One year after a U.S. Supreme Court decision gave corporations free rein to block class action lawsuits, judges have used the decision in blocking at least 76 potential class action suits from going forward, a new report by Public Citizen and the National Association of Consumer Advocates has found.

The report, Justice Denied, tracks the anti-consumer effects of AT&T Mobility v. Concepcion, in which the Supreme Court ruled that corporations could block consumers’ rights to sue collectively—even in the 19 states that have laws protecting such rights.

What began as a dispute over $30 between Vincent and Liza Concepcion and AT&T has turned into a legal monster worth millions of dollars to corporate bottom lines. The corporate lawyers and Court put profits before people, and a year later we are seeing the ripple effects, as people seeking fairness are losing their legal rights.

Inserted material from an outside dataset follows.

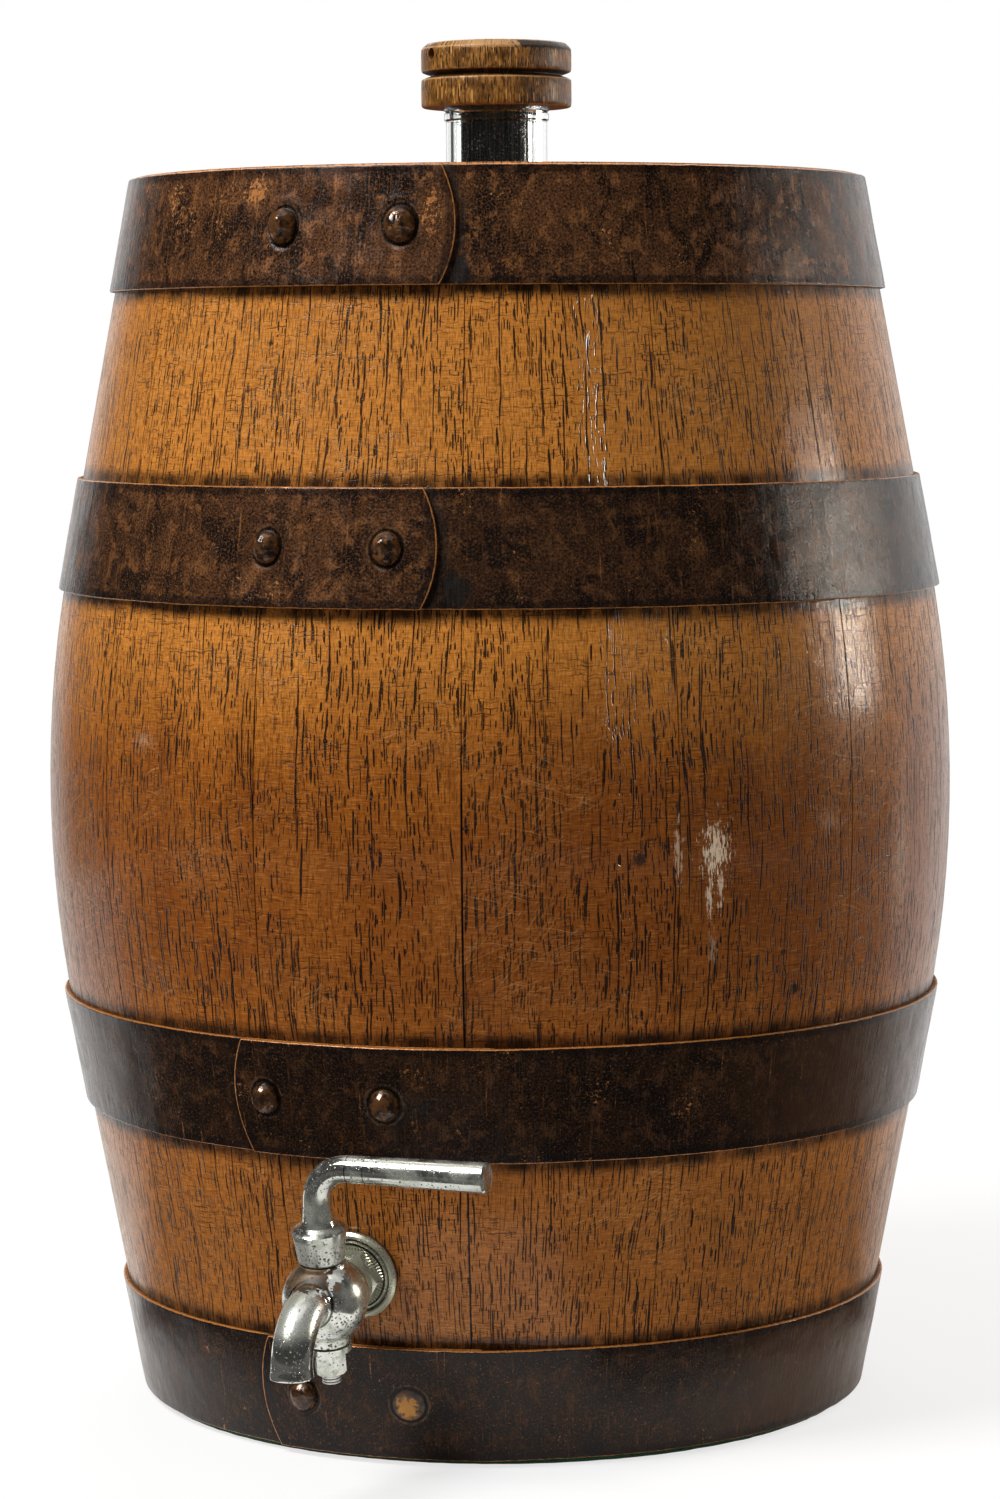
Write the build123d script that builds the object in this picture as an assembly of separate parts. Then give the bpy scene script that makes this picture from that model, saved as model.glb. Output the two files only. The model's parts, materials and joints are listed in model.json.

The report details three cases in which consumers have felt the direct impact of the ruling.

  • Class Actions Against Career Education Corporation (CEC). Before Concepcion, thousands of students collectively sued Career Education Corp., a company that owns a chain of for-profit culinary schools, for misrepresenting the potential earning power its graduates. The misleading numbers enticed many students to enroll and thus take on debilitating student loans to finance their education. According to the lawsuits, students attending the schools typically emerged with debts in excess of $40,000 and were not able to obtain jobs that paid enough to provide a reasonable chance of repaying their loans. At the time of the lawsuits, CEC did not include a class action ban in its contracts with students. The collective cases proceeded in court and resulted in payments of up to $20,000 per student. While these cases, filed before Concepcion, achieved a meaningful settlement, other cases are still pending. In a post-Concepcion era, however, students with similar collective claims may not be able to pursue redress because it would be too difficult to overcome the class action ban the
    company is now including in its contracts.
  • Putative Class Action Against Nissan. Matthew Wolf, a member of the Army reserves, returned an automobile before the expiration of his lease because he was deployed overseas. The Servicemembers Civil Relief Act (SCRA) clearly permits service members to terminate car leases without penalty and to recoup the pro-rated share of payments they have made in advance. But Nissan refused to reimburse the prepaid amount to the reservist. He sought a class-action lawsuit on behalf of an estimated 1,000 service members in similar situations. But, citing Concepcion, a judge ruled that he could only pursue redress for himself, not on behalf of a class.
  • Putative Class Action Against T-Mobile. Trent Alvarez’s frequent use of his so-called “unlimited” data plan triggered T-Mobile to slow down his service. T-Mobile had inserted a forced arbitration agreement into the contract when Alvarez signed for the phone, but he said he never saw it and filed a class-action complaint against T-Mobile in 2009. The company convinced the judge to suspend the case until Concepcion was decided; the court then rejected Alvarez’s argument that the class-action ban in the arbitration agreement was unenforceable.

These examples are among the dozens of instances documented in the report by Public Citizen and the National Association of Consumer Advocates (NACA), revealing that the decision has already left consumers worse off. Other areas where class action suits have been restricted include cases against payday lenders, debt collectors and banking institutions.